At risk of sounding like a broken record (remember those?) I want to get on the roof and shout out to the entire world of writers (and you are legion) that SCREENWRITING IS ONLY ONE form of writing and one possible writing career. But listen, guys, it is the most sought after, because it seems so glamorous. So what do you think that translates to? Ask any actor living and working in LA how many actors show up to auditions. Does that mean you give up? No, but writers write. We write and we write – poems, letters, prose, essays, scripts, plays – anything and everything. You have been sold a bunch of baloney if you think screenwriting is fast, easy, lucrative and easy to achieve as long as you buy THIS BOOK and go to THAT CLASS. You have been sold a bill of goods if you’ve been told, while purchasing yet another screenwriting dvd, that screenwriting is achievable for anyone who tries hard enough for long enough. Screenwriting is not for everybody. It is a very particular kind of writing, for a very particular kind of writer. You may or may not be that particular kind of writer. And even if you are, branch out for goodness sake – use all your writing muscles!
You don’t have to hear NO time after time, and you don’t have to be told you live in the wrong place or that you are too old or too young. There are other venues to express yourself in writing. And they are growing up SPROING like weeds right now, thanks to the success of ebooks and self-publish books.
The stream toward Hollywood has narrowed, but like water flowing around rocks in a stream, other opportunities have arisen. I mean, look at me, I have an ebook out about the death of my dear brother Pete and it is selling. People are reading it all over the world. Just like that. Now – did I write it just like that? No, it took a great number of months and tears to write. It took a lot of courage to write with that kind of truthfulness and candor. But I compiled the essays I’d written – really, for you, dear blog reader – into a slim ebook because it struck me that others might benefit and it was very easy for me to do.
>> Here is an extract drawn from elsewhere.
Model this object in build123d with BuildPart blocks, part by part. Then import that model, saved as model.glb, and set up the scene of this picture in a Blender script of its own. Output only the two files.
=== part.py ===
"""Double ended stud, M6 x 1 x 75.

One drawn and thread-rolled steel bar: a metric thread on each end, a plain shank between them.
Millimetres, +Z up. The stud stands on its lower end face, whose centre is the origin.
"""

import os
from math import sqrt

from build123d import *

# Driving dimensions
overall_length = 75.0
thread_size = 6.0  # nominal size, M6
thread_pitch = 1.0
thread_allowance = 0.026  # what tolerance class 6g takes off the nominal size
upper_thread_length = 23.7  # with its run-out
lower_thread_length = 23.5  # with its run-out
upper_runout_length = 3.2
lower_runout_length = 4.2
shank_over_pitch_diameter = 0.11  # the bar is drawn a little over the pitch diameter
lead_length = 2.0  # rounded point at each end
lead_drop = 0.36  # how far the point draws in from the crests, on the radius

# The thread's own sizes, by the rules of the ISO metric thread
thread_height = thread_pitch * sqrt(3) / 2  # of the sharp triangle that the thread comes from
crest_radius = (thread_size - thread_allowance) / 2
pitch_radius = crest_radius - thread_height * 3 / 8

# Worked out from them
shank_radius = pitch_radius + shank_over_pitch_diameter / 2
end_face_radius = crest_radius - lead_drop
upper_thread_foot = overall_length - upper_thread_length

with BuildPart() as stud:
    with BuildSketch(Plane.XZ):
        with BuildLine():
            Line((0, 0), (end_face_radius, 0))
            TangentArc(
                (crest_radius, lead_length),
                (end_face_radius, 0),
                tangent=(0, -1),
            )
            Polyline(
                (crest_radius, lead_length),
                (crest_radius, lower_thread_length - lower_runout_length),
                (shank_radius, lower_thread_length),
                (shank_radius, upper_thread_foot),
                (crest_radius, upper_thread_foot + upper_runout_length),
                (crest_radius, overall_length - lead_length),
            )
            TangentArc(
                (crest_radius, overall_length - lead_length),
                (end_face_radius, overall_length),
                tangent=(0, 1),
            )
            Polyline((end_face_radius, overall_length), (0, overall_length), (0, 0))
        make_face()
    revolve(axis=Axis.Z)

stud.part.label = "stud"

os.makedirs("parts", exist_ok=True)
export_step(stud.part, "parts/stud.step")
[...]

I hope that I am an example of courage for you, dear readers. Of overcoming challenges and hardship and continuing to show up and believe in life, in art and in the sanctity of creation just for the sake of it.
I love reading scripts. I have a stack on my desk right now. But I’m also reading several manuscripts and coaching writers in every aspect of writing, which I love. I will soon be changing some of my mentor/reading services to include manuscripts since there has been such a high demand, which thrills me. So keep your eye on the “services” part of this blog in upcoming weeks and don’t hesitate to email me if you have questions about your writing, full stop.
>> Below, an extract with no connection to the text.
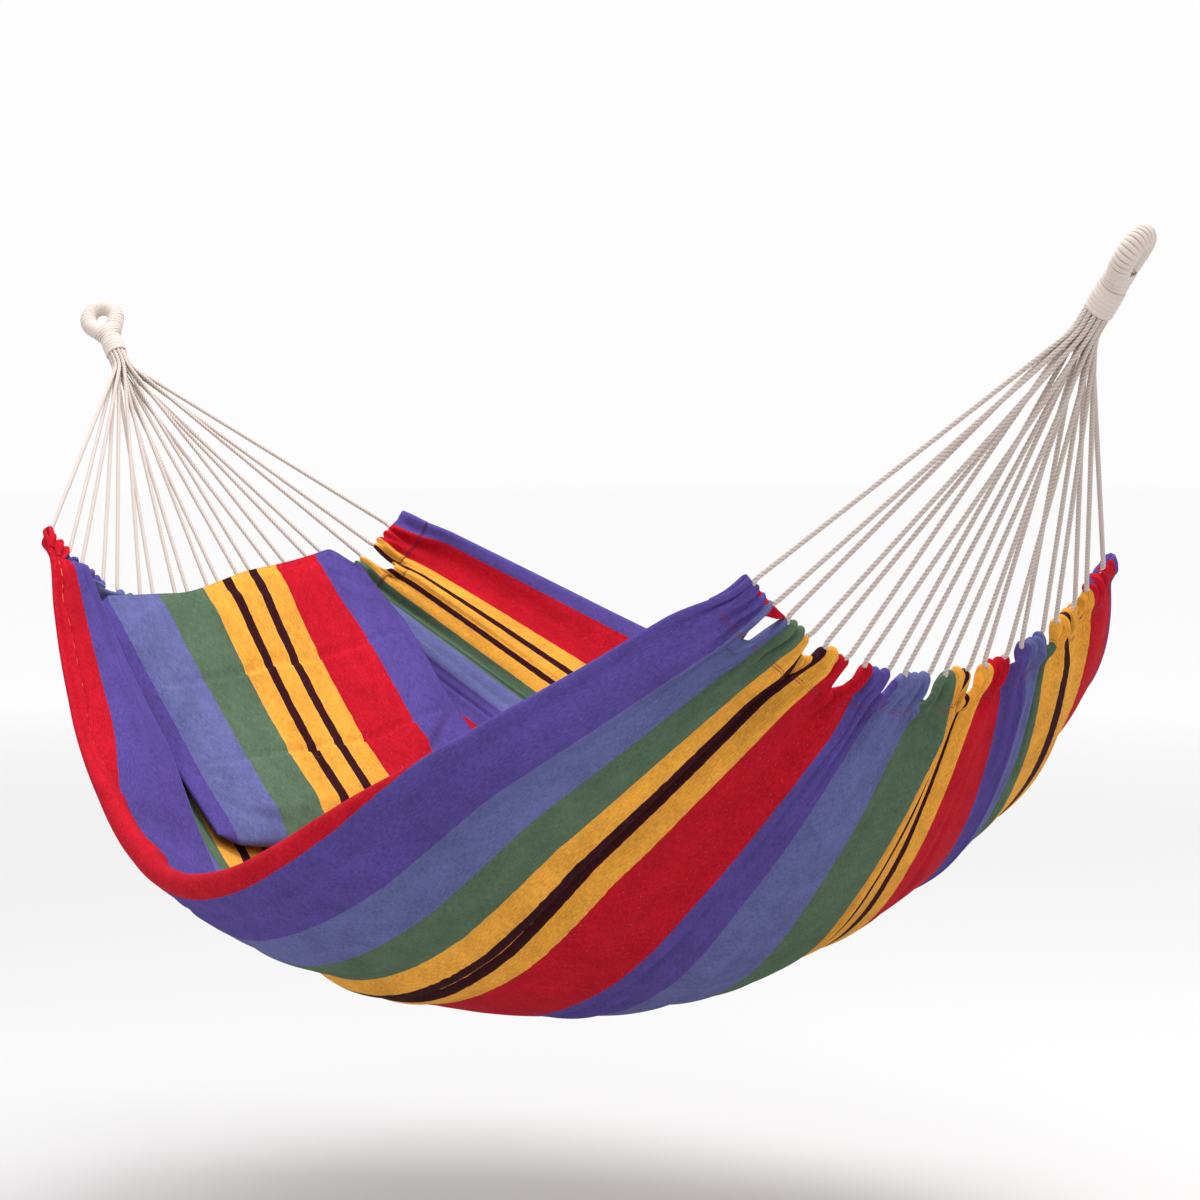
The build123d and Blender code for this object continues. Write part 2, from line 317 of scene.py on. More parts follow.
# stripes across the cloth from its near selvedge, in metres: colour, width
YELLOW_BAND = (
    ("yellow", 0.036), ("brown", 0.0155), ("yellow", 0.030), ("brown", 0.0155), ("yellow", 0.036),
)
STRIPES = (("red", 0.0903), ("purple", 0.0903), ("steel", 0.085), ("green", 0.0744)) + YELLOW_BAND
REPEAT = sum(width for _, width in STRIPES)
CLOTH_WIDTH = 3 * REPEAT + 2 * STRIPES[0][1]
WEAVE_PITCH = 0.0022           # from one thread of the weave's relief to the next but one
THREADS = {                    # linear colour of each stripe
    "red": (0.460, 0.007, 0.019), "purple": (0.086, 0.059, 0.258), "steel": (0.115, 0.122, 0.298),
    "green": (0.086, 0.138, 0.086), "yellow": (0.740, 0.335, 0.046), "brown": (0.034, 0.007, 0.010),
}


def stripe_stops(share):
    """Colour steps of one repeat of the stripes, darker or lighter by a share."""
    stops, at = [], 0.0
    for name, width in STRIPES:
        stops.append((at / REPEAT, (*(share * part for part in THREADS[name]), 1.0)))
        at += width
    return stops


def striped_cotton():
    """Plain-woven cotton: lengthwise stripes of heathered threads, matt, with a fine weave."""
    n = Nodes("striped_cotton")
    across, along, _ = n.attribute("cloth")
    waver = n.times(n.math("SUBTRACT", n.noise(n.vector(across, along), 60.0), 0.5), 0.003)
    place = n.math("ADD", n.math("ADD", across, waver), REPEAT)
    share = n.math("DIVIDE", n.math("MODULO", place, REPEAT), REPEAT)
    threads = n.noise(n.stretched(across, 620.0, along, 120.0), 1.0, 2.0)
    crossing = n.noise(n.stretched(across, 90.0, along, 700.0, 7.0), 1.0, 1.0)
    blotch = n.noise(n.vector(across, n.times(along, 0.6)), 34.0, 3.0, 0.6)
    mixed = n.math("ADD", n.times(threads, 0.5), n.times(crossing, 0.2))
    mixed = n.math("ADD", mixed, n.times(blotch, 0.3))
    fleck = n.spread(mixed, 0.40, 0.60)
    dark = n.steps(share, stripe_stops(0.80))
    light = n.steps(share, stripe_stops(1.22))
    colour = n.mix(fleck, dark, light)
    slub = n.spread(n.noise(n.stretched(across, 500.0, along, 260.0, 3.0), 1.0, 1.0), 0.70, 0.78)
    colour = n.mix(n.times(slub, 0.16), colour, srgb(190, 190, 215))
    faded = n.spread(n.noise(n.vector(across, along, 5.0), 5.0, 2.0), 0.3, 0.7, 0.88, 1.06)
    colour = n.mix(1.0, colour, n.vector(faded, faded, faded), "MULTIPLY")
    n.link(colour, n.shader.inputs["Base Color"])
    warp = n.math("SINE", n.times(across, 2 * pi / WEAVE_PITCH))
    weft = n.math("SINE", n.times(along, 2 * pi / WEAVE_PITCH))
    weave = n.times(warp, weft)
    n.bump(n.math("ADD", weave, n.times(mixed, 2.0)), 0.35, 0.0006)
    n.link(n.spread(mixed, 0.3, 0.7, 0.95, 0.80), n.shader.inputs["Roughness"])
    n.shader.inputs["Specular IOR Level"].default_value = 0.05
    return n.material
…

Many of you know by now that in just a few short months, I will be living in my beloved adopted country of Israel, in Tel Aviv, near the sea. ON the sea, I should say. You won’t really notice a difference here on the blog; many of you Just Effers log in from very far away already! I will continue being the same Julie Gray you have come to know; I’ll be writing from the same part of myself that I always have, I’ll just be in a different time zone. And I will continue to be here for you, as an inspiration, a cautionary tale, a laugh and hopefully, some inspiration.
I am no Brenda Ueland, but in having just read her book, I feel I do carry on her message that you can do it – you can write, you can express, and that doing it every day is somewhere between sacred and the most awesome fun you’ll ever have. I do encourage you to check out her book; along with two of my other favorite books on writing, it deserves a place on your bookshelf:
If You Want to Write, by Brenda Ueland
There’s No Business Like Soul Business by Derek Rydall
The Artist’s Way by Julia Cameron
That’s all for today. Make me happy, do some writing today.
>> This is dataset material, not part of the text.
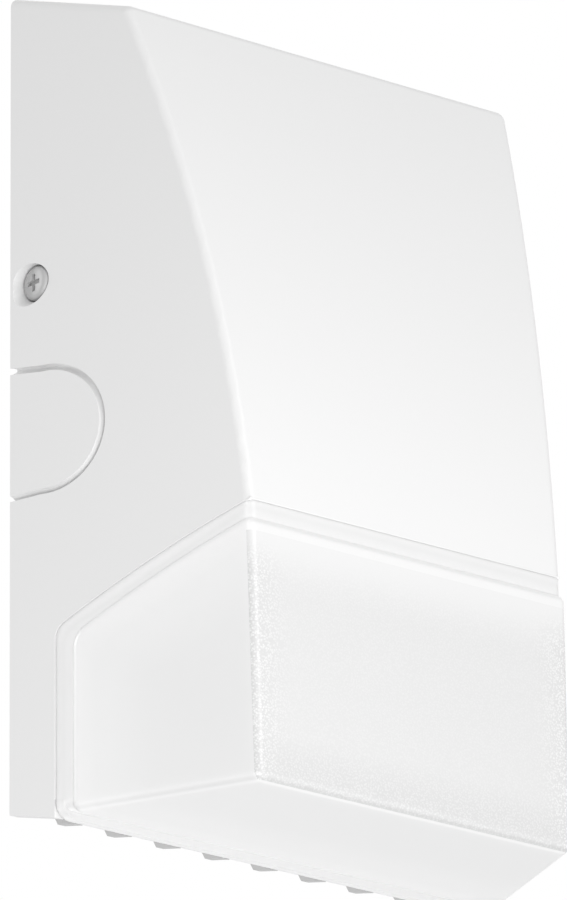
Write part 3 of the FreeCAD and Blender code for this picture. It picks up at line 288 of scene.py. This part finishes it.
def seen_directly(tree):
    """One for rays that show a surface as it is, from the eye, a mirror or a clear pane; zero for light."""
    path = add_node(tree, "ShaderNodeLightPath")
    seen = reckon(tree, "MAXIMUM", links={0: path.outputs["Is Camera Ray"], 1: path.outputs["Is Glossy Ray"]})
    return reckon(tree, "MAXIMUM", links={0: seen, 1: path.outputs["Is Transmission Ray"]})


def only(obj):
    """Makes one object the only selected one, and active."""
    for other in bpy.context.selected_objects:
        other.select_set(False)
    obj.select_set(True)
    bpy.context.view_layer.objects.active = obj


def deselect():
    """Leaves nothing selected and nothing active."""
    for other in bpy.context.selected_objects:
        other.select_set(False)
    bpy.context.view_layer.objects.active = None


def dress(obj, material):
    """Gives an object one material in place of all others."""
    obj.data.materials.clear()
    obj.data.materials.append(material)


def edit(obj, mode="VERT"):
    """Opens an object for mesh editing."""
    only(obj)
    bpy.ops.object.mode_set(mode="EDIT")
    bpy.ops.mesh.select_mode(type=mode)


def leave():
    """Ends mesh editing."""
    bpy.ops.object.mode_set(mode="OBJECT")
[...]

Wednesday, August 25th, 20102010-08-25T22:15:29Zl, F jS, Y
This morning I got a lovely email from a friend that said: “Create from a place of love, never from a place of fear.” Though the email was referring to idea that we create our own realities each day with our thoughts and expectations about life, whether you subscribe to that or not, I think most us of would agree that when we are fearful, desperate, angry or jealous – any of those top negative emotions – things never go that well for us in general. If you are dreading and I mean really dreading a visit from your in-laws, that predisposition of resistance and preconception of conflict puts you in a bad mood. Bad enough to go nuts over the first spilled coffee and now the visit spirals down into the negativity you had predicted in the first place. See how that works? Again and again I have heard people say they met the love of their lives in a strange moment when it was the last thing on their minds. Why? Because when meeting someone is first and foremost on your mind, the vibe you give off can be needy, sad or even desperate. When you are just being yourself and you don’t care, then hey, suddenly you draw a like-minded person to you. When you really, really, really desperately want to get the job and you interview, there’s a tiny little ball of fear in your stomach praying that you get it, please, god, and that translates to not coming off as very relaxed and authentic. The adjustment of the dial from nervous, intimidated or undeserving to confident, sincere and not living or dying for the outcome is often times enough to tip the scales in your favor.
Writing is hard. It’s the hardest thing to do and mostly, it’s hard because one gets so very little validation and reward – immediate, medium or long term. Sometimes writers get so frustrated, they write from a place of fear and frustration. And suffice to say this is never your best writing. Why are you writing today? From what place within yourself are you creating? Check in and make sure it’s for the love of it, because you’re excited about what you’re writing today or because you can’t imagine not. But if you feel a tiny little ball of tension within you, because you are SICK of not SELLING a script or getting repped, be careful. You really do write your best self when you are calm, relaxed, inspired and happy. Do it for the love of the thing itself, not for a result. If you can let go of the outcome of your writing, neither thinking that you’re definitely going to sell this book/script/article nor dreading in advance that you won’t, then you can just flow with this great gift you’ve been given and enjoy the process of the writing itself.
In other words, write from a place of joyfulness and your writing will show it. Write from a place of resentment, fear, pressure or desperation and that will show up in your writing as well. Which do you choose?